- Directions for this task
Locate all lines with the word "that" and copy them out.
※
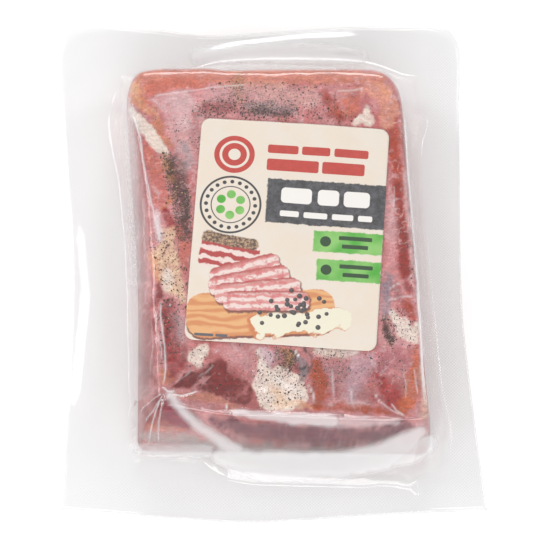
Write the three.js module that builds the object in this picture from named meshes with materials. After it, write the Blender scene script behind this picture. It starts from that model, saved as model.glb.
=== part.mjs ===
// A vacuum pack of cured pork fat, lying on its back with the labelled side up, in millimetres.
// +X runs to the right of the label, +Y towards its head, +Z up; the pack stands on z = 0.
//
// The pack is one closed solid: a block of meat under film that is drawn down over its walls, and
// the sealed flange round it. It is built on rays from the middle of the block. Each ray crosses
// four closed outlines: the brow of the block, the foot of its walls, the toe where the film
// reaches the flange, and the flange's own cut edge. The label is a thin plate curved to the top.
import * as THREE from 'three';

// Overall sizes
const BLOCK_HEIGHT = 38; // thickness of the meat at the brow
const CROWN = 1.4; // how much higher the middle of the block is than its brow
const FLANGE_THICKNESS = 0.8; // the two sealed webs
const FLANGE_CURL = { backLeft: 3.0, backRight: 2.2, reach: 55 }; // lift of the free back corners

// The film between the brow of the block and the toe
const WALL_ROUNDNESS = 2.4; // the higher, the squarer the brow
const TENT_FALL = 2.3; // the higher, the closer the bridging film hangs to the wall

// The label
const LABEL = {
  width: 80,
  height: 100,
  thickness: 0.3,
  cornerRadius: 4,
  gap: 0.35, // to the facets of the film
  centre: [8.5, 1.1],
  turn: THREE.MathUtils.degToRad(-3.9),
};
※
- Complete response
Write the three.js module that builds the object in this picture from named meshes with materials. After it, write the Blender scene script behind this picture. It starts from that model, saved as model.glb.
// The pack is one closed solid: a block of meat under film that is drawn down over its walls, and